[Records from a collection]
• • • • •
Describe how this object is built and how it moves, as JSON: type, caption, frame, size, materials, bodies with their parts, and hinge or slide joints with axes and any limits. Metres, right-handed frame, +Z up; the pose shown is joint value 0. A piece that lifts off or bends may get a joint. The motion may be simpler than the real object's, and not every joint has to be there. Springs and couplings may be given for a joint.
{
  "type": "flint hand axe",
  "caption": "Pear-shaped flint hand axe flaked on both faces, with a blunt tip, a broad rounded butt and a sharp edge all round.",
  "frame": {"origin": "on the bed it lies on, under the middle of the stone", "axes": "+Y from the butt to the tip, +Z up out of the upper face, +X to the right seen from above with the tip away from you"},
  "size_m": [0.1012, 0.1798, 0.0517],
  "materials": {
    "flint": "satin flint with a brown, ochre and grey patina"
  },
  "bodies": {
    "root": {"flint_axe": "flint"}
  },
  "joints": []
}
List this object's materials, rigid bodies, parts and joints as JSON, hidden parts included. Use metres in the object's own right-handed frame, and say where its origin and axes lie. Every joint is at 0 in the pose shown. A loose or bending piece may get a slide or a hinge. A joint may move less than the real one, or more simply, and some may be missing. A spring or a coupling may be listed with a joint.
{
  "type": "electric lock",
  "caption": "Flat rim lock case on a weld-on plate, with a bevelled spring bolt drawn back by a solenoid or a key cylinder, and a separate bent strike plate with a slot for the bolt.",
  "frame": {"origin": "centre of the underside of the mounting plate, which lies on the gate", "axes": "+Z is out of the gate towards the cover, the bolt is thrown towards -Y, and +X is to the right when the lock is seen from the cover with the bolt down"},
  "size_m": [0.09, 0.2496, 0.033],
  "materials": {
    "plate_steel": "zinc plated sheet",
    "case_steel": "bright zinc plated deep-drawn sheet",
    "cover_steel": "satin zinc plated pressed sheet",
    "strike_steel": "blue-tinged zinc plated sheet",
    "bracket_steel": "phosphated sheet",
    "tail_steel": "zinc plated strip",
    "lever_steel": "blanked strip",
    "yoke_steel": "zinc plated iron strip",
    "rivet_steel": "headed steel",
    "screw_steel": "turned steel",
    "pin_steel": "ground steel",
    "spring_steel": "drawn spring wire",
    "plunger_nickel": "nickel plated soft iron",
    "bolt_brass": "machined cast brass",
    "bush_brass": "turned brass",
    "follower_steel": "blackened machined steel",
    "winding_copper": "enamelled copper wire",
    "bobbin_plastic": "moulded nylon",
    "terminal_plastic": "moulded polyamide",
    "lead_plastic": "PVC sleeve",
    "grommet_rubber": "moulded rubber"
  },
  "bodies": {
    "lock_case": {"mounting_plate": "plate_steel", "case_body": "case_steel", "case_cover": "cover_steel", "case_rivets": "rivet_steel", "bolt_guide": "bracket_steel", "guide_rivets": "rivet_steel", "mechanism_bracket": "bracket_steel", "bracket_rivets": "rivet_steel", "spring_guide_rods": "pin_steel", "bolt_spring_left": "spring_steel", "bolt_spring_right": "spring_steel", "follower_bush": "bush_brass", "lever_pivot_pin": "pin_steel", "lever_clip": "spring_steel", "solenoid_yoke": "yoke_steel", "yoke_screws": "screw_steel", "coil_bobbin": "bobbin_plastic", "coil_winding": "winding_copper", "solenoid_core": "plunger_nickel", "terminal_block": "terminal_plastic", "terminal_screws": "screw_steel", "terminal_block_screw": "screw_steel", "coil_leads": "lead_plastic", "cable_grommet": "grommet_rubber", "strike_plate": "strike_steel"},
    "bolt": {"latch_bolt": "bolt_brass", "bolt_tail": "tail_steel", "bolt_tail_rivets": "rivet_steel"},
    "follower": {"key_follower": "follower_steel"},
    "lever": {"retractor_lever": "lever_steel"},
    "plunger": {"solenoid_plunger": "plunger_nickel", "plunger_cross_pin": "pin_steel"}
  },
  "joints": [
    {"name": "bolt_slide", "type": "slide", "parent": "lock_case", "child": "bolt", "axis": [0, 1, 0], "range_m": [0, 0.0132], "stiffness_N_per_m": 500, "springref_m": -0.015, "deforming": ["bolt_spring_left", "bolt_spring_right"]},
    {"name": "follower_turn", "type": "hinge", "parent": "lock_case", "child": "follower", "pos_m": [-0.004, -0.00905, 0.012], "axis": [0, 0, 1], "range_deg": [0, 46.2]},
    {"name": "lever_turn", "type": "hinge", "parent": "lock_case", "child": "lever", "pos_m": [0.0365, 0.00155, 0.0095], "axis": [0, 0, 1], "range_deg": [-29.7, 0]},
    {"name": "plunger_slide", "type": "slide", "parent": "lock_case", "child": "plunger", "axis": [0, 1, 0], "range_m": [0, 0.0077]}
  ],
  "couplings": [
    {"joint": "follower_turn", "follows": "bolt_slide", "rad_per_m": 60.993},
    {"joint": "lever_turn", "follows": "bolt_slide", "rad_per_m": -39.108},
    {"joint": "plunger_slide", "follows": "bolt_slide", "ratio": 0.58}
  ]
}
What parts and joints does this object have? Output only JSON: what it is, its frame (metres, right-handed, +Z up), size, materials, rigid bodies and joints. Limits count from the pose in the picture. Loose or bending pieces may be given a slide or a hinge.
• • • • •
§ **REQUIREMENT**
Write out the full set of records exactly as given.

§ **RESULT**
Describe how this object is built and how it moves, as JSON: type, caption, frame, size, materials, bodies with their parts, and hinge or slide joints with axes and any limits. Metres, right-handed frame, +Z up; the pose shown is joint value 0. A piece that lifts off or bends may get a joint. The motion may be simpler than the real object's, and not every joint has to be there. Springs and couplings may be given for a joint.
{
  "type": "flint hand axe",
  "caption": "Pear-shaped flint hand axe flaked on both faces, with a blunt tip, a broad rounded butt and a sharp edge all round.",
  "frame": {"origin": "on the bed it lies on, under the middle of the stone", "axes": "+Y from the butt to the tip, +Z up out of the upper face, +X to the right seen from above with the tip away from you"},
  "size_m": [0.1012, 0.1798, 0.0517],
  "materials": {
    "flint": "satin flint with a brown, ochre and grey patina"
  },
  "bodies": {
    "root": {"flint_axe": "flint"}
  },
  "joints": []
}
List this object's materials, rigid bodies, parts and joints as JSON, hidden parts included. Use metres in the object's own right-handed frame, and say where its origin and axes lie. Every joint is at 0 in the pose shown. A loose or bending piece may get a slide or a hinge. A joint may move less than the real one, or more simply, and some may be missing. A spring or a coupling may be listed with a joint.
{
  "type": "electric lock",
  "caption": "Flat rim lock case on a weld-on plate, with a bevelled spring bolt drawn back by a solenoid or a key cylinder, and a separate bent strike plate with a slot for the bolt.",
  "frame": {"origin": "centre of the underside of the mounting plate, which lies on the gate", "axes": "+Z is out of the gate towards the cover, the bolt is thrown towards -Y, and +X is to the right when the lock is seen from the cover with the bolt down"},
  "size_m": [0.09, 0.2496, 0.033],
  "materials": {
    "plate_steel": "zinc plated sheet",
    "case_steel": "bright zinc plated deep-drawn sheet",
    "cover_steel": "satin zinc plated pressed sheet",
    "strike_steel": "blue-tinged zinc plated sheet",
    "bracket_steel": "phosphated sheet",
    "tail_steel": "zinc plated strip",
    "lever_steel": "blanked strip",
    "yoke_steel": "zinc plated iron strip",
    "rivet_steel": "headed steel",
    "screw_steel": "turned steel",
    "pin_steel": "ground steel",
    "spring_steel": "drawn spring wire",
    "plunger_nickel": "nickel plated soft iron",
    "bolt_brass": "machined cast brass",
    "bush_brass": "turned brass",
    "follower_steel": "blackened machined steel",
    "winding_copper": "enamelled copper wire",
    "bobbin_plastic": "moulded nylon",
    "terminal_plastic": "moulded polyamide",
    "lead_plastic": "PVC sleeve",
    "grommet_rubber": "moulded rubber"
  },
  "bodies": {
    "lock_case": {"mounting_plate": "plate_steel", "case_body": "case_steel", "case_cover": "cover_steel", "case_rivets": "rivet_steel", "bolt_guide": "bracket_steel", "guide_rivets": "rivet_steel", "mechanism_bracket": "bracket_steel", "bracket_rivets": "rivet_steel", "spring_guide_rods": "pin_steel", "bolt_spring_left": "spring_steel", "bolt_spring_right": "spring_steel", "follower_bush": "bush_brass", "lever_pivot_pin": "pin_steel", "lever_clip": "spring_steel", "solenoid_yoke": "yoke_steel", "yoke_screws": "screw_steel", "coil_bobbin": "bobbin_plastic", "coil_winding": "winding_copper", "solenoid_core": "plunger_nickel", "terminal_block": "terminal_plastic", "terminal_screws": "screw_steel", "terminal_block_screw": "screw_steel", "coil_leads": "lead_plastic", "cable_grommet": "grommet_rubber", "strike_plate": "strike_steel"},
    "bolt": {"latch_bolt": "bolt_brass", "bolt_tail": "tail_steel", "bolt_tail_rivets": "rivet_steel"},
    "follower": {"key_follower": "follower_steel"},
    "lever": {"retractor_lever": "lever_steel"},
    "plunger": {"solenoid_plunger": "plunger_nickel", "plunger_cross_pin": "pin_steel"}
  },
  "joints": [
    {"name": "bolt_slide", "type": "slide", "parent": "lock_case", "child": "bolt", "axis": [0, 1, 0], "range_m": [0, 0.0132], "stiffness_N_per_m": 500, "springref_m": -0.015, "deforming": ["bolt_spring_left", "bolt_spring_right"]},
    {"name": "follower_turn", "type": "hinge", "parent": "lock_case", "child": "follower", "pos_m": [-0.004, -0.00905, 0.012], "axis": [0, 0, 1], "range_deg": [0, 46.2]},
    {"name": "lever_turn", "type": "hinge", "parent": "lock_case", "child": "lever", "pos_m": [0.0365, 0.00155, 0.0095], "axis": [0, 0, 1], "range_deg": [-29.7, 0]},
    {"name": "plunger_slide", "type": "slide", "parent": "lock_case", "child": "plunger", "axis": [0, 1, 0], "range_m": [0, 0.0077]}
  ],
  "couplings": [
    {"joint": "follower_turn", "follows": "bolt_slide", "rad_per_m": 60.993},
    {"joint": "lever_turn", "follows": "bolt_slide", "rad_per_m": -39.108},
    {"joint": "plunger_slide", "follows": "bolt_slide", "ratio": 0.58}
  ]
}
What parts and joints does this object have? Output only JSON: what it is, its frame (metres, right-handed, +Z up), size, materials, rigid bodies and joints. Limits count from the pose in the picture. Loose or bending pieces may be given a slide or a hinge.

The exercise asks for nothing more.